Exercise instructions:
Work through the records below and tally every line containing "pose". Reply with the total alone.

Material for this exercise:
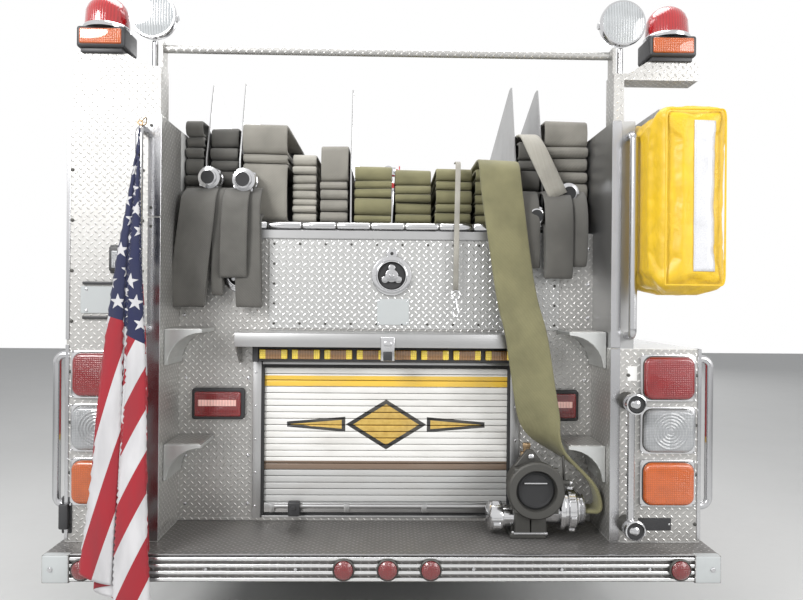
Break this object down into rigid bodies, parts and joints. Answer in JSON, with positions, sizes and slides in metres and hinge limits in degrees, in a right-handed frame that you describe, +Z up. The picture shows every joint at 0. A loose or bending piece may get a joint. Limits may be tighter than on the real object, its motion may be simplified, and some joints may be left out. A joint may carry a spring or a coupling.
{
  "type": "fire engine",
  "caption": "Fire engine with a four-door cab, pump house, high and low side lockers, hose bed, ground ladders and a rear step with lamps and hydrant valve.",
  "frame": {"origin": "on the ground below the middle of the overall box", "axes": "+Y forward, +X to the vehicle's right, +Z up"},
  "size_m": [2.78, 9, 3.07],
  "materials": {
    "white_paint": "gloss",
    "frame_black": "satin",
    "engine_grey": "rough cast",
    "tread_plate": "polished diamond plate",
    "brushed_alloy": "brushed",
    "shutter_white": "satin",
    "chrome": "polished",
    "steel": "brushed",
    "tyre": "rubber",
    "glass": "clear",
    "interior": "matt",
    "seat_cloth": "woven",
    "lamp_red": "clear lens",
    "tank": "moulded",
    "valve_iron": "painted casting",
    "cover_yellow": "coated cloth",
    "hose_grey": "woven jacket",
    "hose_olive": "woven jacket",
    "flag_cloth": "woven"
  },
  "bodies": {
    "vehicle": {"chassis_frame": "frame_black", "leaf_springs": "frame_black", "front_axle": "frame_black", "rear_axle": "frame_black", "drivetrain": "engine_grey", "under_tanks": "frame_black", "water_tank": "tank", "cab_shell": "white_paint", "cab_roof": "white_paint", "wheel_housings": "steel", "cab_glass": "glass", "cab_interior": "interior", "seats": "seat_cloth", "front_bumper": "chrome", "front_grille": "chrome", "headlamps": "chrome", "mirrors": "chrome", "roof_lightbar": "lamp_red", "pump_house": "brushed_alloy", "pump_fittings": "chrome", "side_lockers": "white_paint", "side_shutters": "shutter_white", "hose_bed": "brushed_alloy", "rear_wall": "tread_plate", "rear_shutter": "shutter_white", "tailboard": "tread_plate", "rear_lamps": "lamp_red", "grab_rails": "chrome", "step_brackets": "brushed_alloy", "corner_posts": "tread_plate", "corner_lamps": "lamp_red", "hydrant_valve": "valve_iron", "ladders": "brushed_alloy", "ladder_cover": "cover_yellow", "hose_stacks": "hose_grey", "supply_hose": "hose_olive", "flag": "flag_cloth"},
    "monitor_swivel": {"monitor_base": "chrome"},
    "monitor_tube": {"monitor_barrel": "chrome"},
    "steering_wheel": {"steering_wheel": "interior"},
    "tie_rod": {"tie_rod": "steel"},
    "knuckle_left": {"knuckle_left": "frame_black"},
    "front_wheel_left": {"tyre_front_left": "tyre", "wheel_front_left": "white_paint"},
    "rear_wheels_left": {"tyres_rear_left": "tyre", "wheels_rear_left": "white_paint"},
    "front_door_left": {"door_front_left": "white_paint", "pane_front_left": "glass"},
    "crew_door_left": {"door_crew_left": "white_paint", "pane_crew_left": "glass"},
    "knuckle_right": {"knuckle_right": "frame_black"},
    "front_wheel_right": {"tyre_front_right": "tyre", "wheel_front_right": "white_paint"},
    "rear_wheels_right": {"tyres_rear_right": "tyre", "wheels_rear_right": "white_paint"},
    "front_door_right": {"door_front_right": "white_paint", "pane_front_right": "glass"},
    "crew_door_right": {"door_crew_right": "white_paint", "pane_crew_right": "glass"}
  },
  "joints": [
    {"name": "steer_left", "type": "hinge", "parent": "vehicle", "child": "knuckle_left", "pos_m": [-0.86, 2.55, 0.52], "axis": [0, 0, 1], "range_deg": [-32, 32]},
    {"name": "steer_right", "type": "hinge", "parent": "vehicle", "child": "knuckle_right", "pos_m": [0.86, 2.55, 0.52], "axis": [0, 0, 1], "range_deg": [-32, 32]},
    {"name": "front_wheel_left_spin", "type": "hinge", "parent": "knuckle_left", "child": "front_wheel_left", "pos_m": [-1.04, 2.55, 0.52], "axis": [1, 0, 0], "continuous": true},
    {"name": "rear_wheels_left_spin", "type": "hinge", "parent": "vehicle", "child": "rear_wheels_left", "pos_m": [-0.9, -2.2, 0.52], "axis": [1, 0, 0], "continuous": true},
    {"name": "front_door_left_hinge", "type": "hinge", "parent": "vehicle", "child": "front_door_left", "pos_m": [-1.213, 3.703, 1.5], "axis": [0, 0, -1], "range_deg": [0, 72]},
    {"name": "crew_door_left_hinge", "type": "hinge", "parent": "vehicle", "child": "crew_door_left", "pos_m": [-1.213, 2.303, 1.5], "axis": [0, 0, -1], "range_deg": [0, 72]},
    {"name": "front_wheel_right_spin", "type": "hinge", "parent": "knuckle_right", "child": "front_wheel_right", "pos_m": [1.04, 2.55, 0.52], "axis": [1, 0, 0], "continuous": true},
    {"name": "rear_wheels_right_spin", "type": "hinge", "parent": "vehicle", "child": "rear_wheels_right", "pos_m": [0.9, -2.2, 0.52], "axis": [1, 0, 0], "continuous": true},
    {"name": "front_door_right_hinge", "type": "hinge", "parent": "vehicle", "child": "front_door_right", "pos_m": [1.213, 3.703, 1.5], "axis": [0, 0, 1], "range_deg": [0, 72]},
    {"name": "crew_door_right_hinge", "type": "hinge", "parent": "vehicle", "child": "crew_door_right", "pos_m": [1.213, 2.303, 1.5], "axis": [0, 0, 1], "range_deg": [0, 72]},
    {"name": "tie_rod_pivot", "type": "hinge", "parent": "knuckle_left", "child": "tie_rod", "pos_m": [-0.86, 2.36, 0.426], "axis": [0, 0, 1], "range_deg": [-34, 34]},
    {"name": "steering_wheel_turn", "type": "hinge", "parent": "vehicle", "child": "steering_wheel", "pos_m": [-0.8, 3.45, 1.83], "axis": [0, -0.4695, 0.8829], "range_deg": [-450, 450]},
    {"name": "monitor_swivel_turn", "type": "hinge", "parent": "vehicle", "child": "monitor_swivel", "pos_m": [0, 0.89, 3], "axis": [0, 0, 1], "range_deg": [-175, 175]},
    {"name": "monitor_elevation", "type": "hinge", "parent": "monitor_swivel", "child": "monitor_tube", "pos_m": [0, 0.89, 3], "axis": [1, 0, 0], "range_deg": [-12, 80]}
  ],
  "couplings": [
    {"joint": "steer_right", "follows": "steer_left", "ratio": 1},
    {"joint": "tie_rod_pivot", "follows": "steer_left", "ratio": -1},
    {"joint": "steering_wheel_turn", "follows": "steer_left", "ratio": 14}
  ]
}
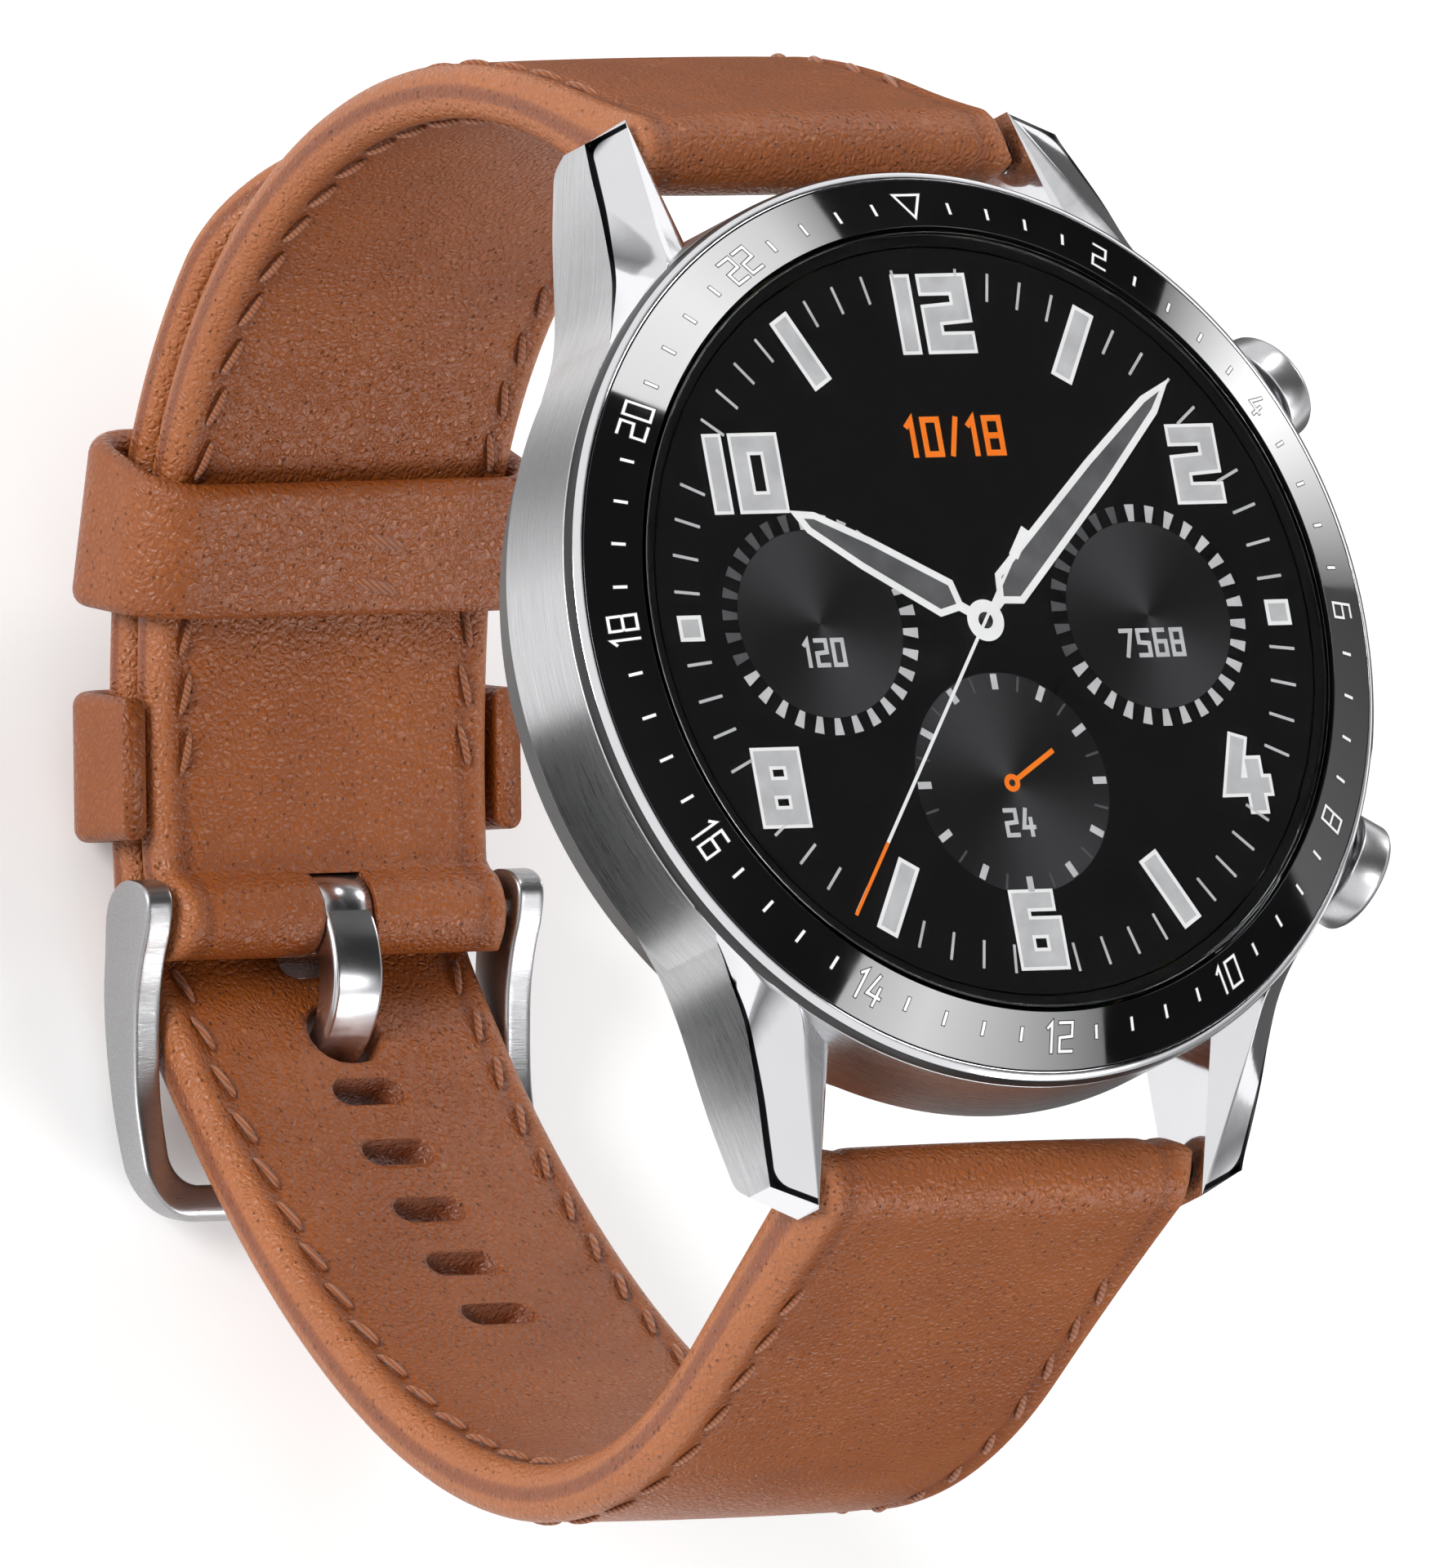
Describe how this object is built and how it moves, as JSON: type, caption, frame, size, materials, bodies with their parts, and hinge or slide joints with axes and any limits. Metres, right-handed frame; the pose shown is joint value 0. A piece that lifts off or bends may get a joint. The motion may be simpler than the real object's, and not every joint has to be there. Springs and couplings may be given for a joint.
{
  "type": "smartwatch",
  "caption": "Round smartwatch with side push buttons, lugs on spring bars and a buckled two-piece leather strap with keepers.",
  "frame": {"origin": "centre of the sensor window's flat face, the lowest face of the case, where it lies on the wrist or on a charger", "axes": "+X to 3 o'clock, where the buttons are, +Y to 12 o'clock, +Z out of the dial; the strap loop hangs below in -Z"},
  "size_m": [0.0465, 0.0732, 0.0665],
  "materials": {
    "glass": "clear, polished",
    "display": "black display with a lit analogue dial",
    "black_ceramic": "polished black with engraved hour marks",
    "black_plastic": "satin black",
    "brushed_steel": "brushed",
    "polished_steel": "polished",
    "leather": "brown grained leather with tan stitching",
    "rubber": "matt",
    "circuit_board": "green solder mask",
    "copper": "wound copper",
    "battery_foil": "satin foil"
  },
  "bodies": {
    "watch": {"front_glass": "glass", "glass_seal": "rubber", "display_panel": "display", "bezel_ring": "black_ceramic", "bezel_rim": "polished_steel", "case_body": "brushed_steel", "case_gasket": "rubber", "case_back": "black_plastic", "sensor_window": "glass", "sensor_board": "circuit_board", "charging_coil": "copper", "main_board": "circuit_board", "inner_frame": "black_plastic", "battery": "battery_foil", "speaker": "black_plastic", "vibration_motor": "battery_foil", "back_screw_1": "brushed_steel", "back_screw_2": "brushed_steel", "back_screw_3": "brushed_steel", "back_screw_4": "brushed_steel", "frame_screw_1": "brushed_steel", "frame_screw_2": "brushed_steel", "frame_screw_3": "brushed_steel", "upper_button_seal": "rubber", "upper_button_switch": "black_plastic", "lower_button_seal": "rubber", "lower_button_switch": "black_plastic", "upper_bar_tube": "brushed_steel", "upper_bar_spring": "brushed_steel", "lower_bar_tube": "brushed_steel", "lower_bar_spring": "brushed_steel", "strap_upper": "leather", "strap_lower": "leather", "fixed_keeper": "leather"},
    "upper_button": {"upper_button": "polished_steel", "upper_button_clip": "brushed_steel"},
    "lower_button": {"lower_button": "polished_steel", "lower_button_clip": "brushed_steel"},
    "upper_right_pin": {"upper_bar_right_pin": "brushed_steel"},
    "upper_left_pin": {"upper_bar_left_pin": "brushed_steel"},
    "lower_right_pin": {"lower_bar_right_pin": "brushed_steel"},
    "lower_left_pin": {"lower_bar_left_pin": "brushed_steel"},
    "free_keeper": {"free_keeper": "leather"},
    "buckle": {"buckle_frame": "polished_steel", "buckle_bar": "brushed_steel"},
    "tongue": {"buckle_tongue": "polished_steel"}
  },
  "joints": [
    {"name": "upper_button_press", "type": "slide", "parent": "watch", "child": "upper_button", "axis": [-0.866, -0.5, 0], "range_m": [0, 0.00035], "stiffness_N_per_m": 800, "springref_m": -0.0004},
    {"name": "lower_button_press", "type": "slide", "parent": "watch", "child": "lower_button", "axis": [-0.866, 0.5, 0], "range_m": [0, 0.00035], "stiffness_N_per_m": 800, "springref_m": -0.0004},
    {"name": "upper_right_pin_release", "type": "slide", "parent": "watch", "child": "upper_right_pin", "axis": [-1, 0, 0], "range_m": [0, 0.00115], "stiffness_N_per_m": 300, "springref_m": -0.001},
    {"name": "upper_left_pin_release", "type": "slide", "parent": "watch", "child": "upper_left_pin", "axis": [1, 0, 0], "range_m": [0, 0.00115], "stiffness_N_per_m": 300, "springref_m": -0.001},
    {"name": "lower_right_pin_release", "type": "slide", "parent": "watch", "child": "lower_right_pin", "axis": [-1, 0, 0], "range_m": [0, 0.00115], "stiffness_N_per_m": 300, "springref_m": -0.001},
    {"name": "lower_left_pin_release", "type": "slide", "parent": "watch", "child": "lower_left_pin", "axis": [1, 0, 0], "range_m": [0, 0.00115], "stiffness_N_per_m": 300, "springref_m": -0.001},
    {"name": "free_keeper_slide", "type": "hinge", "parent": "watch", "child": "free_keeper", "pos_m": [0, 0.00575, -0.02021], "axis": [1, 0, 0], "range_deg": [0, 25]},
    {"name": "buckle_tilt", "type": "hinge", "parent": "watch", "child": "buckle", "pos_m": [0, 0.00228, -0.05023], "axis": [1, 0, 0], "range_deg": [0, 2]},
    {"name": "tongue_tilt", "type": "hinge", "parent": "buckle", "child": "tongue", "pos_m": [0, 0.00228, -0.05023], "axis": [1, 0, 0], "range_deg": [0, 1]}
  ]
}
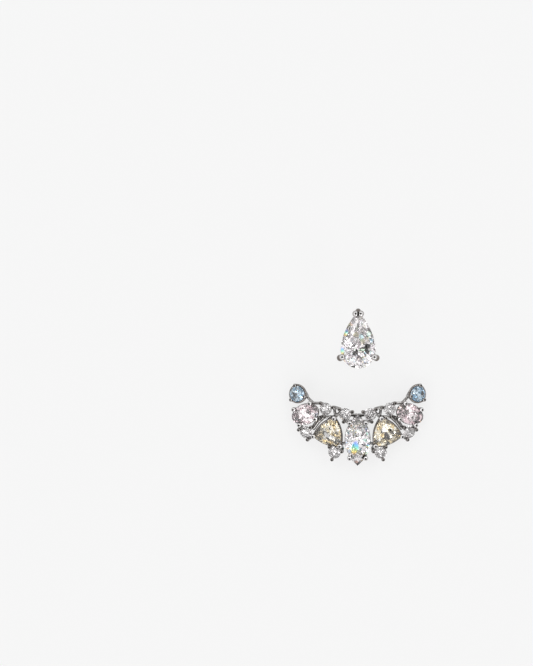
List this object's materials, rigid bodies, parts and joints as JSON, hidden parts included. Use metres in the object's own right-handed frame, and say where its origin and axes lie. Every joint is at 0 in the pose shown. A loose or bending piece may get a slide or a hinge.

The solution:
2